It's just that, it seems to me that you see AI in a more organic and more generic sense. Something more advanced. A reactive algorithm is a type of artificial primitive intelligence. I also think that more elaborate things will only exist in distant futures. But something simpler, it is possible today in games using some principles that already exist and / or means, tools, that we already have.
I apply the same principle for 'enemy AIs', but for alleged NPCs who don't react like enemies. It is possible to make a database reactive to events linked to the player, to what the player files and, from there, start a dialog. it is something elaborate, it would require time, animations, sound (voices, in this case, I think of another type of AI, tool). Elite Dangerous has it already and works relatively well. In this case, I mean a database related to events in the universe, including a narrative voice (sound) and artificially produced sound.
That's not AI in any sense of the word.
Primitive AI is what some companies have achieved so far. Strangely enough, Facebook achieved something incredible when they created two bots that eventually designed their own language we didn't understand and were speaking to each other. They pulled the plug because they didn't have control over the experiment, thank god.
Reactive scripting and algorithms will never be AIs. They create the illusion of AI and if done well it can be almost indistinguishable but it can always be broken if you think of something the coders didn't think of.
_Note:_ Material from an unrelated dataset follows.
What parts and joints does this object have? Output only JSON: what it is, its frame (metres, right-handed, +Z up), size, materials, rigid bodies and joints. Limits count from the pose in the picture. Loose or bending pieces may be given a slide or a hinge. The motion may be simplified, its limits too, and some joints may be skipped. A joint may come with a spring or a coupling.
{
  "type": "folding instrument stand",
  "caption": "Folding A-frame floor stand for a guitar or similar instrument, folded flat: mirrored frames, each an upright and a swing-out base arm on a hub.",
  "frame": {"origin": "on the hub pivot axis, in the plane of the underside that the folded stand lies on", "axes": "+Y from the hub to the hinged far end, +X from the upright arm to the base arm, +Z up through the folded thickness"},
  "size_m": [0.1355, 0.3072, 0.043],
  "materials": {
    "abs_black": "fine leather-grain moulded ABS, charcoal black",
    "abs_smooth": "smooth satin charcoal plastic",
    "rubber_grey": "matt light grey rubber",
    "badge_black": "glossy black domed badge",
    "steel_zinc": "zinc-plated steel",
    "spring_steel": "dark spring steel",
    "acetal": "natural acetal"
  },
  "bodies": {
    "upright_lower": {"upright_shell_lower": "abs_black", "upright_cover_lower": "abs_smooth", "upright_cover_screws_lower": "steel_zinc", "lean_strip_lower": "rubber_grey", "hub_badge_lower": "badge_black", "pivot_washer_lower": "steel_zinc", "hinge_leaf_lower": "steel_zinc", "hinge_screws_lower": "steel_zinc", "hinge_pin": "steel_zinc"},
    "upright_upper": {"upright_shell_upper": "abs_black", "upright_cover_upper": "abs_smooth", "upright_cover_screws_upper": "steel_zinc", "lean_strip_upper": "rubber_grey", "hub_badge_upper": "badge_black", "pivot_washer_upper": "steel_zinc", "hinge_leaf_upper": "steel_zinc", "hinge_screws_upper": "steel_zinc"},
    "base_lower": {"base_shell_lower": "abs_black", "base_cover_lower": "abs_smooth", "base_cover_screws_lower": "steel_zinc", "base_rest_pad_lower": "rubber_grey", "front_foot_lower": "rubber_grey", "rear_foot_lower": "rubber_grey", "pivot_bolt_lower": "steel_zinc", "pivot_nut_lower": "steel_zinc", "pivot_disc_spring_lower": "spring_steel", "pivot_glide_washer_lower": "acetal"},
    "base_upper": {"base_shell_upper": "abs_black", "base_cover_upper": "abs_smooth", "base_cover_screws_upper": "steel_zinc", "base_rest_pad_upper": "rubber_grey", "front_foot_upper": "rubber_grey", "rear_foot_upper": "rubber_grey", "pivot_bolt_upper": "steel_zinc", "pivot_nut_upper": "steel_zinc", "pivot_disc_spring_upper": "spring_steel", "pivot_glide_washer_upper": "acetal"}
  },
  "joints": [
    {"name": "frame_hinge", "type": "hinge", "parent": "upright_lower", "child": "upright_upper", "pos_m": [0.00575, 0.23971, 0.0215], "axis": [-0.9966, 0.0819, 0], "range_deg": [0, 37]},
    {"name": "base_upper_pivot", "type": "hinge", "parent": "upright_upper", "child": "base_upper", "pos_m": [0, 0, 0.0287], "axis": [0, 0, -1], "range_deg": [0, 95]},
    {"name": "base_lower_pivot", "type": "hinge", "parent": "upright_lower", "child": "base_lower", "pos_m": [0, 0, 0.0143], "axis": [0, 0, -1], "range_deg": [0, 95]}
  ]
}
Once the code faces something that wasn't coded into it, it'll stop.
Here is an example. Say you're playing CP2077 and you decide to park your car in front of an NPC on the street. Right now that NPC simply does a 180 and goes somewhere else. With reactive coding, that NPCs can choose to walk around or jump over because it's the branches that were offered to it.
With an AI, that AI
knows it can walk and it knows it can jump, it also knows it can draw it's gun and fire on the guy blocking it's way. This would happen the same way it would for a human. It would quickly think of what it can do and then decide what it wants to do. If it wants to go psycho on your ass for blocking it's way, it'll draw it's gun and shoot you. It wasn't offered any branches, it just knows it can do XYZ because it learned it could and it decided it wanted to Y. It doesn't need a code telling it can go 3 different ways, it creates it's own way.
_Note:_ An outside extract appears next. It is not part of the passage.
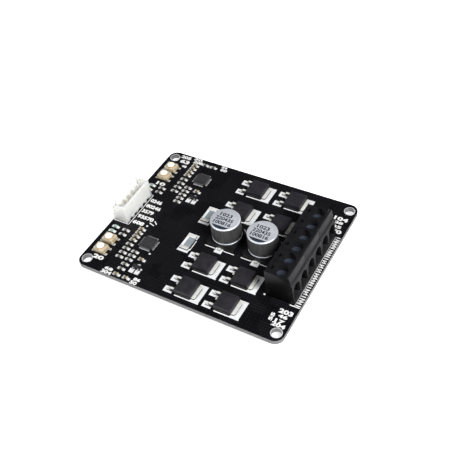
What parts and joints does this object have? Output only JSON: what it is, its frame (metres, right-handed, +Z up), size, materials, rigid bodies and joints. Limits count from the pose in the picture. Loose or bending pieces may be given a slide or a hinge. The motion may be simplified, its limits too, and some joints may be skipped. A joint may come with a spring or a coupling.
{
  "type": "dc motor driver module",
  "caption": "Black circuit board for driving motors, with screw terminals at one end, a pin header at the other, power transistors, can capacitors and push buttons.",
  "frame": {"origin": "centre of the four mounting holes, on the underside of the board", "axes": "+X along the board's length towards the screw terminals, +Y across the board, +Z up out of the populated side"},
  "size_m": [0.0742, 0.0602, 0.0152],
  "materials": {
    "solder_mask": "semi-gloss black solder mask with tinned pads, holes and white print",
    "solder": "bright, slightly uneven solder",
    "terminal_plastic": "fine matte black",
    "screw_steel": "plated, bluish",
    "clamp_steel": "plated",
    "tin_plate": "tin plated, satin",
    "header_plastic": "off-white, slightly see-through",
    "switch_plastic": "tan, matte",
    "cover_plate": "satin",
    "button_plastic": "cream",
    "can_aluminium": "satin, black segment and figures printed on top",
    "base_plastic": "matte black",
    "mould_compound": "dark grey, fine grain",
    "driver_compound": "dark grey, fine grain",
    "ceramic_dark": "glazed dark face",
    "ceramic_tan": "fine tan",
    "shunt_coating": "grey-green coating",
    "led_ceramic": "white",
    "led_resin": "clear, pale green"
  },
  "bodies": {
    "module": {"board": "solder_mask", "solder_pads": "solder", "terminal_housing_1": "terminal_plastic", "terminal_housing_2": "terminal_plastic", "terminal_housing_3": "terminal_plastic", "terminal_contacts": "tin_plate", "header_housing": "header_plastic", "header_pins": "tin_plate", "switch_base_1": "switch_plastic", "switch_base_2": "switch_plastic", "switch_base_3": "switch_plastic", "switch_base_4": "switch_plastic", "switch_covers": "cover_plate", "switch_legs": "tin_plate", "capacitor_can_1": "can_aluminium", "capacitor_can_2": "can_aluminium", "capacitor_base_1": "base_plastic", "capacitor_base_2": "base_plastic", "capacitor_leads": "tin_plate", "mosfet_body_1": "mould_compound", "mosfet_body_2": "mould_compound", "mosfet_body_3": "mould_compound", "mosfet_body_4": "mould_compound", "mosfet_body_5": "mould_compound", "mosfet_body_6": "mould_compound", "mosfet_body_7": "mould_compound", "mosfet_body_8": "mould_compound", "mosfet_tabs": "tin_plate", "mosfet_leads": "tin_plate", "driver_chip_1": "driver_compound", "driver_chip_2": "driver_compound", "driver_chip_legs": "tin_plate", "shunt_resistors": "shunt_coating", "shunt_end_caps": "tin_plate", "chip_resistors": "ceramic_dark", "chip_capacitors": "ceramic_tan", "chip_end_caps": "tin_plate", "led_bases": "led_ceramic", "led_lenses": "led_resin", "small_transistors": "mould_compound", "small_transistor_legs": "tin_plate"},
    "terminal_screw_1": {"terminal_screw_1": "screw_steel"},
    "terminal_screw_2": {"terminal_screw_2": "screw_steel"},
    "terminal_screw_3": {"terminal_screw_3": "screw_steel"},
    "terminal_screw_4": {"terminal_screw_4": "screw_steel"},
    "terminal_screw_5": {"terminal_screw_5": "screw_steel"},
    "terminal_screw_6": {"terminal_screw_6": "screw_steel"},
    "wire_clamp_1": {"wire_clamp_1": "clamp_steel"},
    "wire_clamp_2": {"wire_clamp_2": "clamp_steel"},
    "wire_clamp_3": {"wire_clamp_3": "clamp_steel"},
    "wire_clamp_4": {"wire_clamp_4": "clamp_steel"},
    "wire_clamp_5": {"wire_clamp_5": "clamp_steel"},
    "wire_clamp_6": {"wire_clamp_6": "clamp_steel"},
    "button_1": {"button_1": "button_plastic"},
    "button_2": {"button_2": "button_plastic"},
    "button_3": {"button_3": "button_plastic"},
    "button_4": {"button_4": "button_plastic"}
  },
  "joints": [
    {"name": "screw_turn_1", "type": "hinge", "parent": "module", "child": "terminal_screw_1", "pos_m": [0.0299, -0.01345, 0.0098], "axis": [0, 0, -1], "range_deg": [0, 1296]},
    {"name": "screw_turn_2", "type": "hinge", "parent": "module", "child": "terminal_screw_2", "pos_m": [0.0299, -0.00837, 0.0098], "axis": [0, 0, -1], "range_deg": [0, 1296]},
    {"name": "screw_turn_3", "type": "hinge", "parent": "module", "child": "terminal_screw_3", "pos_m": [0.0299, -0.00329, 0.0098], "axis": [0, 0, -1], "range_deg": [0, 1296]},
    {"name": "screw_turn_4", "type": "hinge", "parent": "module", "child": "terminal_screw_4", "pos_m": [0.0299, 0.00179, 0.0098], "axis": [0, 0, -1], "range_deg": [0, 1296]},
    {"name": "screw_turn_5", "type": "hinge", "parent": "module", "child": "terminal_screw_5", "pos_m": [0.0299, 0.00687, 0.0098], "axis": [0, 0, -1], "range_deg": [0, 1296]},
    {"name": "screw_turn_6", "type": "hinge", "parent": "module", "child": "terminal_screw_6", "pos_m": [0.0299, 0.01195, 0.0098], "axis": [0, 0, -1], "range_deg": [0, 1296]},
    {"name": "clamp_rise_1", "type": "slide", "parent": "module", "child": "wire_clamp_1", "axis": [0, 0, 1], "range_m": [0, 0.0018]},
    {"name": "clamp_rise_2", "type": "slide", "parent": "module", "child": "wire_clamp_2", "axis": [0, 0, 1], "range_m": [0, 0.0018]},
    {"name": "clamp_rise_3", "type": "slide", "parent": "module", "child": "wire_clamp_3", "axis": [0, 0, 1], "range_m": [0, 0.0018]},
    {"name": "clamp_rise_4", "type": "slide", "parent": "module", "child": "wire_clamp_4", "axis": [0, 0, 1], "range_m": [0, 0.0018]},
    {"name": "clamp_rise_5", "type": "slide", "parent": "module", "child": "wire_clamp_5", "axis": [0, 0, 1], "range_m": [0, 0.0018]},
    {"name": "clamp_rise_6", "type": "slide", "parent": "module", "child": "wire_clamp_6", "axis": [0, 0, 1], "range_m": [0, 0.0018]},
    {"name": "button_press_1", "type": "slide", "parent": "module", "child": "button_1", "axis": [0, 0, -1], "range_m": [0, 0.00025], "stiffness_N_per_m": 4000},
    {"name": "button_press_2", "type": "slide", "parent": "module", "child": "button_2", "axis": [0, 0, -1], "range_m": [0, 0.00025], "stiffness_N_per_m": 4000},
    {"name": "button_press_3", "type": "slide", "parent": "module", "child": "button_3", "axis": [0, 0, -1], "range_m": [0, 0.00025], "stiffness_N_per_m": 4000},
    {"name": "button_press_4", "type": "slide", "parent": "module", "child": "button_4", "axis": [0, 0, -1], "range_m": [0, 0.00025], "stiffness_N_per_m": 4000}
  ],
  "couplings": [
    {"joint": "screw_turn_1", "follows": "clamp_rise_1", "rad_per_m": 12566},
    {"joint": "screw_turn_2", "follows": "clamp_rise_2", "rad_per_m": 12566},
    {"joint": "screw_turn_3", "follows": "clamp_rise_3", "rad_per_m": 12566},
    {"joint": "screw_turn_4", "follows": "clamp_rise_4", "rad_per_m": 12566},
    {"joint": "screw_turn_5", "follows": "clamp_rise_5", "rad_per_m": 12566},
    {"joint": "screw_turn_6", "follows": "clamp_rise_6", "rad_per_m": 12566}
  ]
}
That is real AI. That is what the term AI stands for and always stood for. No game has achieved anything remotely close to real AI. If the action and it's possible reaction aren't coded in, it's not happening. We're far from achieving this and even farther away from home computers that can handle this.
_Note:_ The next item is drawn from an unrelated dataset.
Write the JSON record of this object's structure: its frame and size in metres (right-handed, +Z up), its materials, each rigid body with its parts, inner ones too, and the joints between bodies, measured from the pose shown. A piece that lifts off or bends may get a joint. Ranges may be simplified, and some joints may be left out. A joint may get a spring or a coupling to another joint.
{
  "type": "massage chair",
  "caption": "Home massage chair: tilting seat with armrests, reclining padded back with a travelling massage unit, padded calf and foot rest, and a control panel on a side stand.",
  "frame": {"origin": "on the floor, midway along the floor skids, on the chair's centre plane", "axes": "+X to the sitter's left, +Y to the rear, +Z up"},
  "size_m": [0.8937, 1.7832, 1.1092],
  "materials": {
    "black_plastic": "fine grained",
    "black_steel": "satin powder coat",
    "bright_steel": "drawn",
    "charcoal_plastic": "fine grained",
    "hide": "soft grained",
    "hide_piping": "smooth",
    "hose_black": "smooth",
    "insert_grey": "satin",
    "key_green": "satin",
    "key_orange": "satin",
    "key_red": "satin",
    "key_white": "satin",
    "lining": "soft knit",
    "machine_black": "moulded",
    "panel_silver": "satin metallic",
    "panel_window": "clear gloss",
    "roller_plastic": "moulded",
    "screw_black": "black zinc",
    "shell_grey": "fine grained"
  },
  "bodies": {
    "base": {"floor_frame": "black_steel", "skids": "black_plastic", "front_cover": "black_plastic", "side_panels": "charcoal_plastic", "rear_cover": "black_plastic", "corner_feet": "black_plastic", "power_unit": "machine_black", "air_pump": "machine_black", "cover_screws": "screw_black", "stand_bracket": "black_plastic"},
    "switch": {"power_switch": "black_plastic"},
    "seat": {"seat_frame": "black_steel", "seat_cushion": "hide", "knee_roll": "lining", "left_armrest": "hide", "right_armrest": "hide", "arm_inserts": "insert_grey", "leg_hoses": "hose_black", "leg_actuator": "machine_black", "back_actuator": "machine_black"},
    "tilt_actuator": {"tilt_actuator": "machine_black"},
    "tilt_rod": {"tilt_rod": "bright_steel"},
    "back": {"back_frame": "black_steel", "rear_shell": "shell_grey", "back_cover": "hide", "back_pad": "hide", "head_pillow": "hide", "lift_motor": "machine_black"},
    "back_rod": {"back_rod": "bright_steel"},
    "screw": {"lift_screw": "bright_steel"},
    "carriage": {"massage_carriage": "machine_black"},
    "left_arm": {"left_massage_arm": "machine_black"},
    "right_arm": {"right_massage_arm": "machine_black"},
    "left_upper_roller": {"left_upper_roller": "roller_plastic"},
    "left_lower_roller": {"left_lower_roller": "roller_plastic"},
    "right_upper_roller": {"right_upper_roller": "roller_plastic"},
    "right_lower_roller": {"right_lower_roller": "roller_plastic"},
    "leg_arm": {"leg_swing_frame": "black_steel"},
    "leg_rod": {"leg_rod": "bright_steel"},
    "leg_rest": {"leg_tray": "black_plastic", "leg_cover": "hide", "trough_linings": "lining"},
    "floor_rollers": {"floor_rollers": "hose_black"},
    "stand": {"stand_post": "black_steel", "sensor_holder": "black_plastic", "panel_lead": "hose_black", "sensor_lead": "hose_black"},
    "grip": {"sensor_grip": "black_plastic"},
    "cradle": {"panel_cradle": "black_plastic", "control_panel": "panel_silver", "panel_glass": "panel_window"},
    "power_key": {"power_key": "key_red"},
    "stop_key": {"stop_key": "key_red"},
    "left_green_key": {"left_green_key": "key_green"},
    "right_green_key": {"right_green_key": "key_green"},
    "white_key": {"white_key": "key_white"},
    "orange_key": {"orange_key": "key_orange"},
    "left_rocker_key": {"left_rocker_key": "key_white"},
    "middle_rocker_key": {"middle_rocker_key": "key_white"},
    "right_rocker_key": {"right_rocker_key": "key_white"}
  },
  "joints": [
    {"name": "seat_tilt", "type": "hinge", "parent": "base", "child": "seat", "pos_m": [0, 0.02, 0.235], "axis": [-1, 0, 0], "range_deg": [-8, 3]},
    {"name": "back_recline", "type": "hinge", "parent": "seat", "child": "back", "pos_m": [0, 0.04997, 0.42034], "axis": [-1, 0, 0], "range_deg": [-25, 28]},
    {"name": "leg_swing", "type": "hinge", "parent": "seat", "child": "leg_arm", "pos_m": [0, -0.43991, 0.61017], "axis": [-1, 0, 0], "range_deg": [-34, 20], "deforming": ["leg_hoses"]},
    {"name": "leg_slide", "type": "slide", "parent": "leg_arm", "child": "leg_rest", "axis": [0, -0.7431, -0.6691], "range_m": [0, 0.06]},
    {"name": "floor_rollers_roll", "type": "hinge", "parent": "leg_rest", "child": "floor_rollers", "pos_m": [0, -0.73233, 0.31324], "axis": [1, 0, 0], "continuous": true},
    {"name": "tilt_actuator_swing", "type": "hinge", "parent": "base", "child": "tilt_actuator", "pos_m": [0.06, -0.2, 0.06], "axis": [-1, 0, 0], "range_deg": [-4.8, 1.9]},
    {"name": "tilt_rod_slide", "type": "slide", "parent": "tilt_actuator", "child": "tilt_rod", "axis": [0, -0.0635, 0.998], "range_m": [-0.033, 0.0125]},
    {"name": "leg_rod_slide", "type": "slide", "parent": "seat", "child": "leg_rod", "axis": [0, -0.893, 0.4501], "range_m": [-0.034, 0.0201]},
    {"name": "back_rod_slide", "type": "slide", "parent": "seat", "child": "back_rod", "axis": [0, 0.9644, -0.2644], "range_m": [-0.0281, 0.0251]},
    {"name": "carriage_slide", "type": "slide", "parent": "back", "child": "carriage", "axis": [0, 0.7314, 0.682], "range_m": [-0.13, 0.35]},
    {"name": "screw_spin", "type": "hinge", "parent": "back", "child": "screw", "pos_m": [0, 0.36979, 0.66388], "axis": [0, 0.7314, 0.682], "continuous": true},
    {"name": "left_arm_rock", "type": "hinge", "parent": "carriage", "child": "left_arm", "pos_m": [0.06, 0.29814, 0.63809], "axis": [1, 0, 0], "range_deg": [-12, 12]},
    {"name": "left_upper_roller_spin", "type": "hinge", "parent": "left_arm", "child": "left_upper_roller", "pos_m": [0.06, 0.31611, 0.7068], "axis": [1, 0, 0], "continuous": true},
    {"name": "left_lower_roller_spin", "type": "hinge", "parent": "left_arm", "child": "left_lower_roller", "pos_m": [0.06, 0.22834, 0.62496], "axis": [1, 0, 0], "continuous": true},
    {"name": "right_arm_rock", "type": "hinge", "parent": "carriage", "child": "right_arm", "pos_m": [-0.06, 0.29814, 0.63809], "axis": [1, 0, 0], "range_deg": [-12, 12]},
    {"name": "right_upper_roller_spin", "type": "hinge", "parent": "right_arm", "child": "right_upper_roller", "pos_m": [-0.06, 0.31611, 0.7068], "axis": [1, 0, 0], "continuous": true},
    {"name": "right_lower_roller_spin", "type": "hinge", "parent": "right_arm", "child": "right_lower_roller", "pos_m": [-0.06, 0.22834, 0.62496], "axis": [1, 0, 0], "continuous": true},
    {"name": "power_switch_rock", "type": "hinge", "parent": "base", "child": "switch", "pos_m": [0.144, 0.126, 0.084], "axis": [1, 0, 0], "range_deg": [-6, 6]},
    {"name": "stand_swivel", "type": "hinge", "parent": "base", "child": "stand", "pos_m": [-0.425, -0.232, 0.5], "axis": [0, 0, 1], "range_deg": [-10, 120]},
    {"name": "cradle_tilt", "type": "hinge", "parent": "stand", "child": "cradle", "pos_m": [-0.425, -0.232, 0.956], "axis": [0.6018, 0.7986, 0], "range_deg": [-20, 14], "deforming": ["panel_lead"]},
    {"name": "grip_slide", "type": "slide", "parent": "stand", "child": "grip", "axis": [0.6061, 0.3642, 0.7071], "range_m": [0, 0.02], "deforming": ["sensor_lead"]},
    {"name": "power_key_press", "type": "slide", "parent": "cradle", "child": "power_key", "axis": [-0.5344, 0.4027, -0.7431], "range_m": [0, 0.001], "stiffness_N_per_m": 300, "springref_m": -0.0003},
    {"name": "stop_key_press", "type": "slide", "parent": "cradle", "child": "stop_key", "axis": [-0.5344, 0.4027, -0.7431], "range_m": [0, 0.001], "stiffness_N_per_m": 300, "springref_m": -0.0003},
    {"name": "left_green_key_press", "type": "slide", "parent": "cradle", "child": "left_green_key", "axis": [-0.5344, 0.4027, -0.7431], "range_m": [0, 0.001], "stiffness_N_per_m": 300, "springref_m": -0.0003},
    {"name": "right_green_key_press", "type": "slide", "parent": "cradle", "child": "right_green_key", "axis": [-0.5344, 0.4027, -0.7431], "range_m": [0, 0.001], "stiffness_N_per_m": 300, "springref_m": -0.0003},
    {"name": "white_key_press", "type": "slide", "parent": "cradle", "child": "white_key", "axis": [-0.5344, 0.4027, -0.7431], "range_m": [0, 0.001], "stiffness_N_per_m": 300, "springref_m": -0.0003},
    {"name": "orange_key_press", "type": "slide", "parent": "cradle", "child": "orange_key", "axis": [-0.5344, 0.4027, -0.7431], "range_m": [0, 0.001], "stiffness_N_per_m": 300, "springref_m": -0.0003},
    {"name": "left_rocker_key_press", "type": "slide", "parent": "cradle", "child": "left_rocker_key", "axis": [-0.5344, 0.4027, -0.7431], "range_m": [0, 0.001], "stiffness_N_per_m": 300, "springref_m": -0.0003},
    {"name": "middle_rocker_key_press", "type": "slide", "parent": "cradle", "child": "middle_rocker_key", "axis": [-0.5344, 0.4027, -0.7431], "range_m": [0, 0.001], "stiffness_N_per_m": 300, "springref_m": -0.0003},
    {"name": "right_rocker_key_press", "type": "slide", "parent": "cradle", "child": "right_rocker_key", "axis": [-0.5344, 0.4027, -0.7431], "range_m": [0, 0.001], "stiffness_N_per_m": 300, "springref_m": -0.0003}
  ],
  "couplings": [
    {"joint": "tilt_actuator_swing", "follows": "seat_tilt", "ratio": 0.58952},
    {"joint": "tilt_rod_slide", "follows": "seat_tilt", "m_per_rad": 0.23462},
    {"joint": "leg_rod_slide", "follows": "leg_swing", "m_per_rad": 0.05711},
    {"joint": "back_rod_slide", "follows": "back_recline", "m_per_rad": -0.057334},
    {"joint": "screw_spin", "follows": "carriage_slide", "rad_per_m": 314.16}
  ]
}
Creating a database of action and reactions is just more reactive coding. X happens - here are branches leading to different reactions. If Y happens while X happens then there is more chances for JKL reactions and so on. It's not AI and it never will be. If well done, it can create a really convincing illusion but it will never be AI.
With that said, there is no doubt that CP2077's NPC are severely lacking even reactive coding.